Data for this task:
*****

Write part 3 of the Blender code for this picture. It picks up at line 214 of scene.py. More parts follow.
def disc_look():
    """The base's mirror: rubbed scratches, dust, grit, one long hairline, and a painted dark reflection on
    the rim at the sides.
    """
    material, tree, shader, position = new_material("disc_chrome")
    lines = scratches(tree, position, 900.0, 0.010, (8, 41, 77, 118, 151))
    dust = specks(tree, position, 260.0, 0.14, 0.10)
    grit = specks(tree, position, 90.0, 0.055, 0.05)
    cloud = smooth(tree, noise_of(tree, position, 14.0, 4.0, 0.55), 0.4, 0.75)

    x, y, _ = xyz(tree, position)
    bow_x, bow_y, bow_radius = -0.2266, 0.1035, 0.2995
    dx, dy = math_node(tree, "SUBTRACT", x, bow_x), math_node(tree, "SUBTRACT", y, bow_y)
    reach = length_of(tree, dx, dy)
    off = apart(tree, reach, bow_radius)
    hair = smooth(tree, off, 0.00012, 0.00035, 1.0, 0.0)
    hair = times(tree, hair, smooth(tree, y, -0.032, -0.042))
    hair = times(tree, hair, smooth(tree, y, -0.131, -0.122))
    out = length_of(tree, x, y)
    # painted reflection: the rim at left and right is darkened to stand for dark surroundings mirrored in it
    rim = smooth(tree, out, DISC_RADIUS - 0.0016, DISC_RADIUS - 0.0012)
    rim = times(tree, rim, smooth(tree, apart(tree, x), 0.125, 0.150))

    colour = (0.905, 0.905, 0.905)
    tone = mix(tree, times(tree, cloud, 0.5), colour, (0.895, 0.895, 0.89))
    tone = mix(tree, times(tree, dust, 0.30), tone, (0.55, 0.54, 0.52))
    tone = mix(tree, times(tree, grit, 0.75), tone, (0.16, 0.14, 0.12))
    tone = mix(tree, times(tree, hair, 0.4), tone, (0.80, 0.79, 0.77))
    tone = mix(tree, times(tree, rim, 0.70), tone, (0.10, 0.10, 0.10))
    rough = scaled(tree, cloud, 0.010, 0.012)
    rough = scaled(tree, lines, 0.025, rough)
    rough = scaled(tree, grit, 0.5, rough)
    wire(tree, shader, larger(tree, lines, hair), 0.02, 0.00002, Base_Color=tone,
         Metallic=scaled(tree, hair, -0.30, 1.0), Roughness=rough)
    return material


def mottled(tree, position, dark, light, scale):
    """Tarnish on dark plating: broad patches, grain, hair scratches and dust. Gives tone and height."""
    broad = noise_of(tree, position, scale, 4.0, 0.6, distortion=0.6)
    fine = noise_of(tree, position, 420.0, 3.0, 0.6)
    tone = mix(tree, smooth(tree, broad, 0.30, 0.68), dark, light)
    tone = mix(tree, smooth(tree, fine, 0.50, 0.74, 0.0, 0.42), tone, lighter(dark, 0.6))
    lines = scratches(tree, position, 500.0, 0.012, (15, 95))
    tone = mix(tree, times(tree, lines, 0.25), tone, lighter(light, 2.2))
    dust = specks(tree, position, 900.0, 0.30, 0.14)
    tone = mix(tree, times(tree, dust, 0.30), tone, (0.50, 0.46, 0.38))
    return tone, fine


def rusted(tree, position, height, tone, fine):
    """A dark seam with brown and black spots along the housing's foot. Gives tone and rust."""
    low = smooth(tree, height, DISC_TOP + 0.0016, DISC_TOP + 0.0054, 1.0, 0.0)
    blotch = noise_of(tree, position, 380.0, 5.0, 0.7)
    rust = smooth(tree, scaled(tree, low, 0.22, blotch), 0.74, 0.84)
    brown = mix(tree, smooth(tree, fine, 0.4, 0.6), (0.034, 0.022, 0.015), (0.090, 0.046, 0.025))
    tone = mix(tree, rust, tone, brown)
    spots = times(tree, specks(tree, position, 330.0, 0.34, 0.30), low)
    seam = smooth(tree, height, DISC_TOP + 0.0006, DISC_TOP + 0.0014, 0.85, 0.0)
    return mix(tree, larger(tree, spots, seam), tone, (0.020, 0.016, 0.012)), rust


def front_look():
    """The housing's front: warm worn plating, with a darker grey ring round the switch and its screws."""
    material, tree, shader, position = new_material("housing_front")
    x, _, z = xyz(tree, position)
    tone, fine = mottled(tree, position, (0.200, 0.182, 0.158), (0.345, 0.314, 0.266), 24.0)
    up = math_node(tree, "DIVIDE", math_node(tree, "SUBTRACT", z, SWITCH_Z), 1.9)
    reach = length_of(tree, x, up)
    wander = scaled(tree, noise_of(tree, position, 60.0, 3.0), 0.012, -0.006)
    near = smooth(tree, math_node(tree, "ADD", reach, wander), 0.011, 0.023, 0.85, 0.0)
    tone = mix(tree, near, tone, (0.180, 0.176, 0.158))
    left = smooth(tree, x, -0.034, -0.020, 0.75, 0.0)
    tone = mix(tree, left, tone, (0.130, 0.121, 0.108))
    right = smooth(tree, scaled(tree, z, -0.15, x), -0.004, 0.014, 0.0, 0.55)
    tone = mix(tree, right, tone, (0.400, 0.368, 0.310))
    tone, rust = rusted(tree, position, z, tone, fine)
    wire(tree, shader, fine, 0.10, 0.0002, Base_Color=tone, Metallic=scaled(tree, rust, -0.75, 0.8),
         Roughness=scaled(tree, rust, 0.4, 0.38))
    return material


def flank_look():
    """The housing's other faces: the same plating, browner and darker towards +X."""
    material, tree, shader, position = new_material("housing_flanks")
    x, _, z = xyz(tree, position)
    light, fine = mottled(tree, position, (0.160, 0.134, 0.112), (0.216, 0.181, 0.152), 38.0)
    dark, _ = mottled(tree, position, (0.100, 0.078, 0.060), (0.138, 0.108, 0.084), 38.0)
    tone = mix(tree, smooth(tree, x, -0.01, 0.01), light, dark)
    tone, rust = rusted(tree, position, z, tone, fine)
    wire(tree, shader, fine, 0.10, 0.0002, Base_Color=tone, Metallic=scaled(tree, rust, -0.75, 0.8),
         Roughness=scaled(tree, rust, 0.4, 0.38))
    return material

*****

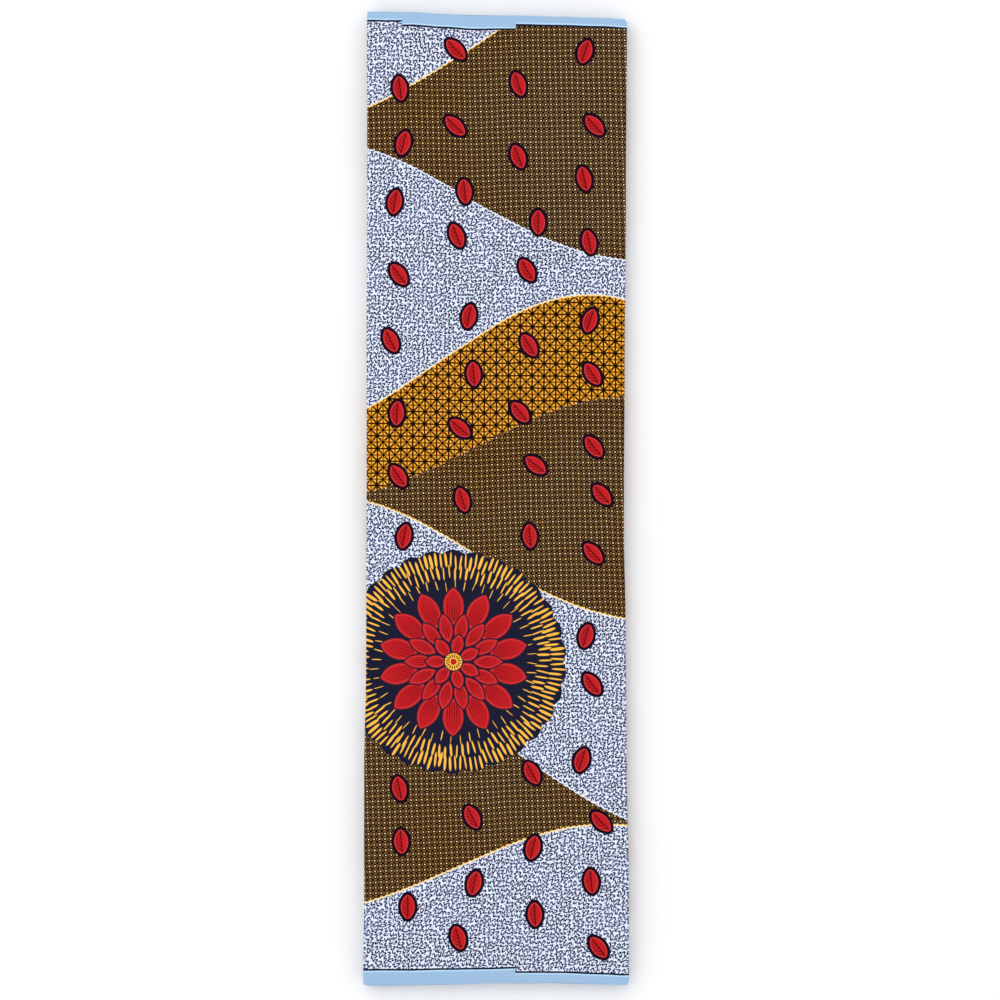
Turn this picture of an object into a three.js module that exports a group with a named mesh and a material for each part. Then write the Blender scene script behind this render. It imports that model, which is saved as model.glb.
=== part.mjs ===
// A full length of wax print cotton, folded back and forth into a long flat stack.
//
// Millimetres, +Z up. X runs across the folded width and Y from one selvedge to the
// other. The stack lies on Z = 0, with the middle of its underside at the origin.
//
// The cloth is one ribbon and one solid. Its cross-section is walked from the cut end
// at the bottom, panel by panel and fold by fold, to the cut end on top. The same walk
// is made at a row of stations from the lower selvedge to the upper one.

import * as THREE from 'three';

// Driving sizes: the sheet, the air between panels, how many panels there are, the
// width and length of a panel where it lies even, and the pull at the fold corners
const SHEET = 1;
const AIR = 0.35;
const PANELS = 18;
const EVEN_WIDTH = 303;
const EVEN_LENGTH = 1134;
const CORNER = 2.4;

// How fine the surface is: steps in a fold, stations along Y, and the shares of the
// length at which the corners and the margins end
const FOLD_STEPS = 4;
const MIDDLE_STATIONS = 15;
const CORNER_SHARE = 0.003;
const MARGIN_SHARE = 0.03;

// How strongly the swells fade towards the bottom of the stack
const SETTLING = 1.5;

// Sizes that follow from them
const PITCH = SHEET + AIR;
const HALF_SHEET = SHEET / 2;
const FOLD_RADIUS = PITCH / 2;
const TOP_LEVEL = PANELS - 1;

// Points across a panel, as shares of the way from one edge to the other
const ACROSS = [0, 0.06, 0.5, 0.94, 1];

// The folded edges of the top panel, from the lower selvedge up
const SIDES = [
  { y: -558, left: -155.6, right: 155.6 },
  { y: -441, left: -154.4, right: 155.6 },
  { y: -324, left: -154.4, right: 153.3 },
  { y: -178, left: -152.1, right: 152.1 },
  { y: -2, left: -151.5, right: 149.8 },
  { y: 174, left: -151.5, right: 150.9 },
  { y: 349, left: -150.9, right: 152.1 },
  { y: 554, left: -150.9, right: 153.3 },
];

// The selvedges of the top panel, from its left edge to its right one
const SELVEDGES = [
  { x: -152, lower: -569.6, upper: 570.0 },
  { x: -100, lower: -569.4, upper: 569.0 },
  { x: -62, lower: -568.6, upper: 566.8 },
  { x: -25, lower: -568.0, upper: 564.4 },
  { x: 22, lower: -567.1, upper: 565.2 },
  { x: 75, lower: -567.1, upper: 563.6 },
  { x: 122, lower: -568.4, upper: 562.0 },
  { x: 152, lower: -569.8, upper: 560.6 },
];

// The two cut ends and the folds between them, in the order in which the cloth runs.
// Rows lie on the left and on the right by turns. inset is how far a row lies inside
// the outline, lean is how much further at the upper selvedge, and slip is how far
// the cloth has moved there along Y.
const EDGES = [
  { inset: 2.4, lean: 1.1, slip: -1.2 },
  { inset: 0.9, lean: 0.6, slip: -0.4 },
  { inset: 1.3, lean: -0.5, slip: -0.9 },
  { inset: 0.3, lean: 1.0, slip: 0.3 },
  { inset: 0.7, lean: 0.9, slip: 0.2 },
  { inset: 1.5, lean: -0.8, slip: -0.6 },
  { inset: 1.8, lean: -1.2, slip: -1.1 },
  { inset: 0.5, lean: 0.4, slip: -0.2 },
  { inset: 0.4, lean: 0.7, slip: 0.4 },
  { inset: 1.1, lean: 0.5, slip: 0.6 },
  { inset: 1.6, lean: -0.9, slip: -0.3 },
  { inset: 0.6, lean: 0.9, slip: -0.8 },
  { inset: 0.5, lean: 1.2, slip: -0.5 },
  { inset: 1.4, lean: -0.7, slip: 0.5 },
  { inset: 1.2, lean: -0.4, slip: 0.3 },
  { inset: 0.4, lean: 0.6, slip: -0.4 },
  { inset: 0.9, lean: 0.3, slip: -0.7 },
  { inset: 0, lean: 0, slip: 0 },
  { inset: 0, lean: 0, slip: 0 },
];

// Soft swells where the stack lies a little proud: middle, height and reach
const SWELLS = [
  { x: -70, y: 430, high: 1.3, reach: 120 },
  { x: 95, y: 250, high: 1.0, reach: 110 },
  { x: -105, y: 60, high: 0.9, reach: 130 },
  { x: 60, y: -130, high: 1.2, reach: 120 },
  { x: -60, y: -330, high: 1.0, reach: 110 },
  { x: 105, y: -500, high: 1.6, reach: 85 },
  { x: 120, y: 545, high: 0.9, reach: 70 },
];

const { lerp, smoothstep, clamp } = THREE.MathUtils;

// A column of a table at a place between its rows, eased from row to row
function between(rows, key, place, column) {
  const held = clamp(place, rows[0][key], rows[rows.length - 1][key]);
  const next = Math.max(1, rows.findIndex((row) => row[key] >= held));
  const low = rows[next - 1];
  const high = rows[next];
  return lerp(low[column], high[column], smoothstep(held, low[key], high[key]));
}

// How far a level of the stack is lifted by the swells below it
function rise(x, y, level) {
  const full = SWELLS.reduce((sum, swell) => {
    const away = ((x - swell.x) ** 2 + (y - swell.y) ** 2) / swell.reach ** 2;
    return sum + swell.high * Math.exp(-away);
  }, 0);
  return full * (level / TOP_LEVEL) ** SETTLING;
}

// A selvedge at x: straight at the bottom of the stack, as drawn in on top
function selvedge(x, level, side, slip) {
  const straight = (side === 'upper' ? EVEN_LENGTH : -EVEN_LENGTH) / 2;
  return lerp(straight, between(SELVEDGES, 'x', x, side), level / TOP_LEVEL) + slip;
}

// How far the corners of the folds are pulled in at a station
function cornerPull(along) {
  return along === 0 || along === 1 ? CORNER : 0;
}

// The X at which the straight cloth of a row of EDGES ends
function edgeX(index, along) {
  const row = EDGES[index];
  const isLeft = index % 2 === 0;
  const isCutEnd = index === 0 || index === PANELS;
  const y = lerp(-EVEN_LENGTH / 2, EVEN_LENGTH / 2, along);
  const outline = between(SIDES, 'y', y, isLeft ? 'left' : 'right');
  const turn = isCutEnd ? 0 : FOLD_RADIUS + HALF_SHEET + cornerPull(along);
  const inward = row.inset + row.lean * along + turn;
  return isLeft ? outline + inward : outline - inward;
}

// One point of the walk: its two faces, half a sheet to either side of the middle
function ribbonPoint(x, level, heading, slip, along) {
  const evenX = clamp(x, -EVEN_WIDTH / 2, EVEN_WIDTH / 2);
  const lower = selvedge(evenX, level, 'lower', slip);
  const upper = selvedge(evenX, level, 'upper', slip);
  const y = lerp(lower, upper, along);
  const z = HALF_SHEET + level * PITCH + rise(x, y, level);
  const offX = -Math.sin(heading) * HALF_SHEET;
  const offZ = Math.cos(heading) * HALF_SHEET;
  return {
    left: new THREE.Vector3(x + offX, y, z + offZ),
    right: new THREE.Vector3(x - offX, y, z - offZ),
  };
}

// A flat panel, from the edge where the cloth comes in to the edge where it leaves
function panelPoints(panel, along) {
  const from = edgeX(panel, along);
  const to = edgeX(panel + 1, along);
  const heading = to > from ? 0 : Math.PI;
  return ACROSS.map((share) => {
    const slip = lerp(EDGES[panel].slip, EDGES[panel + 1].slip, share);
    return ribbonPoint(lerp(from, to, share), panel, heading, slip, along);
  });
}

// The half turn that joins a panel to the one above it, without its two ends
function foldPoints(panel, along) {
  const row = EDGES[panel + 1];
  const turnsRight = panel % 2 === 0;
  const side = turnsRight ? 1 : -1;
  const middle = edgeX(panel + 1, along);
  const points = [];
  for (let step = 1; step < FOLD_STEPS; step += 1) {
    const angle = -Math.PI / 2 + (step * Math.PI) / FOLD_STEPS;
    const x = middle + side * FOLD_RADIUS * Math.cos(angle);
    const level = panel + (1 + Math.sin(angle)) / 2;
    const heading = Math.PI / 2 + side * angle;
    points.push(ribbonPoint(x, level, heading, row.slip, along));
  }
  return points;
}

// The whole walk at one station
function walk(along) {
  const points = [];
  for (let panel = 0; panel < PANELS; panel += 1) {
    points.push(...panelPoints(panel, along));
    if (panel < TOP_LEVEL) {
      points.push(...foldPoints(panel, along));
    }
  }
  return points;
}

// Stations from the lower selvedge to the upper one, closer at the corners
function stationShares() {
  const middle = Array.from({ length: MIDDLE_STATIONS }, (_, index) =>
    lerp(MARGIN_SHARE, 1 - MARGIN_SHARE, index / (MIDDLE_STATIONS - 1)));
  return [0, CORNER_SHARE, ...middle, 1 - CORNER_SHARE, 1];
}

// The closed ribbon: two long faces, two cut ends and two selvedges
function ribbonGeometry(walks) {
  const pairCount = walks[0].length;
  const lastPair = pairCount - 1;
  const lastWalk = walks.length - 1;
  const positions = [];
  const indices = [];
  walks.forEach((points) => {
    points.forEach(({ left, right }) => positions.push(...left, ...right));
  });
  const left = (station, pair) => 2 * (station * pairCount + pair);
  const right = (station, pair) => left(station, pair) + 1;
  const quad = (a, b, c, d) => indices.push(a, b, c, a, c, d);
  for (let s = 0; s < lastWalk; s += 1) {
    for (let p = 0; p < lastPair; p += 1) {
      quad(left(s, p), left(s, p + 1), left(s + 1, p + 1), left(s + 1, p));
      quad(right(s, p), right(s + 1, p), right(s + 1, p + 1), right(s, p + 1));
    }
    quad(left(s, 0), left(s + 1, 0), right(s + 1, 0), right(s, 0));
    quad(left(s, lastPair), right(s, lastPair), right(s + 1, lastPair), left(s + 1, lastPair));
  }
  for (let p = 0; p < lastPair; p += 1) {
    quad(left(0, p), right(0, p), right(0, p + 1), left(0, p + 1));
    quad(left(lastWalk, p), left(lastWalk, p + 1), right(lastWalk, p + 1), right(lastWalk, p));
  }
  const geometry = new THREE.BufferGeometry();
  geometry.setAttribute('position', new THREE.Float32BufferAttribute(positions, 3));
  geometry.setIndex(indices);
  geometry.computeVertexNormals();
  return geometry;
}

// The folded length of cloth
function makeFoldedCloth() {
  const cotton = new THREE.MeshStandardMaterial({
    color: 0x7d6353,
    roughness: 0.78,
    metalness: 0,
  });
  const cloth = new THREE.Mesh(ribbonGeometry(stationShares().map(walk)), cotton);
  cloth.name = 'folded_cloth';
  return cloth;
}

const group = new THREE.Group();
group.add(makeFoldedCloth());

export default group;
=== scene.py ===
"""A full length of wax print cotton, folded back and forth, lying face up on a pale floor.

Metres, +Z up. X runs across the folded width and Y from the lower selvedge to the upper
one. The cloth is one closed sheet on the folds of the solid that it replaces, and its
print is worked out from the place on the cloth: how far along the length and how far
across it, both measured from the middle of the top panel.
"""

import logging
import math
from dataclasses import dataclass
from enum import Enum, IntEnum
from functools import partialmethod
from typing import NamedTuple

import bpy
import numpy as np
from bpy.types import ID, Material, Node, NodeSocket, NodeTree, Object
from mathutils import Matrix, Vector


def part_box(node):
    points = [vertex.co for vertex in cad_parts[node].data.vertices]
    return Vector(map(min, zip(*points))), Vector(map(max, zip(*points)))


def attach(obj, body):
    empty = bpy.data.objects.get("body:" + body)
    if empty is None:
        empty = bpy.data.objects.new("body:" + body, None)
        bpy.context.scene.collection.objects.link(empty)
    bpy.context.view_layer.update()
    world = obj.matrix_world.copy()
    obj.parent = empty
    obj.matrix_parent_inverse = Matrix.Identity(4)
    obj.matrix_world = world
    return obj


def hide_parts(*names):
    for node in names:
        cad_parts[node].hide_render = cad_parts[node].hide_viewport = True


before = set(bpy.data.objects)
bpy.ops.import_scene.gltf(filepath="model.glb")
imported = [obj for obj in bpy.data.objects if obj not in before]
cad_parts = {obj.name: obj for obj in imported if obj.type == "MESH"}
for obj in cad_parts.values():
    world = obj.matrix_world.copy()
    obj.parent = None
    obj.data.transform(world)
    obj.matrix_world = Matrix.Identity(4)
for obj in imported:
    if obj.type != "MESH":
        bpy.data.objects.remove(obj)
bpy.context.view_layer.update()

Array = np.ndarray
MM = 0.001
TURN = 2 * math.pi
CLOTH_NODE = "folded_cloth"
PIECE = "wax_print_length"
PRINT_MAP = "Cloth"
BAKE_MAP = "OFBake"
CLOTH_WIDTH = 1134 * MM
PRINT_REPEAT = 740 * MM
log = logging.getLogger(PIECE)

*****

Your task is to output exactly the lines from the one with "length of cloth" through the one with "if empty is", counting both ends.

Full output:
// The folded length of cloth
function makeFoldedCloth() {
  const cotton = new THREE.MeshStandardMaterial({
    color: 0x7d6353,
    roughness: 0.78,
    metalness: 0,
  });
  const cloth = new THREE.Mesh(ribbonGeometry(stationShares().map(walk)), cotton);
  cloth.name = 'folded_cloth';
  return cloth;
}

const group = new THREE.Group();
group.add(makeFoldedCloth());

export default group;
=== scene.py ===
"""A full length of wax print cotton, folded back and forth, lying face up on a pale floor.

Metres, +Z up. X runs across the folded width and Y from the lower selvedge to the upper
one. The cloth is one closed sheet on the folds of the solid that it replaces, and its
print is worked out from the place on the cloth: how far along the length and how far
across it, both measured from the middle of the top panel.
"""

import logging
import math
from dataclasses import dataclass
from enum import Enum, IntEnum
from functools import partialmethod
from typing import NamedTuple

import bpy
import numpy as np
from bpy.types import ID, Material, Node, NodeSocket, NodeTree, Object
from mathutils import Matrix, Vector


def part_box(node):
    points = [vertex.co for vertex in cad_parts[node].data.vertices]
    return Vector(map(min, zip(*points))), Vector(map(max, zip(*points)))


def attach(obj, body):
    empty = bpy.data.objects.get("body:" + body)
    if empty is None:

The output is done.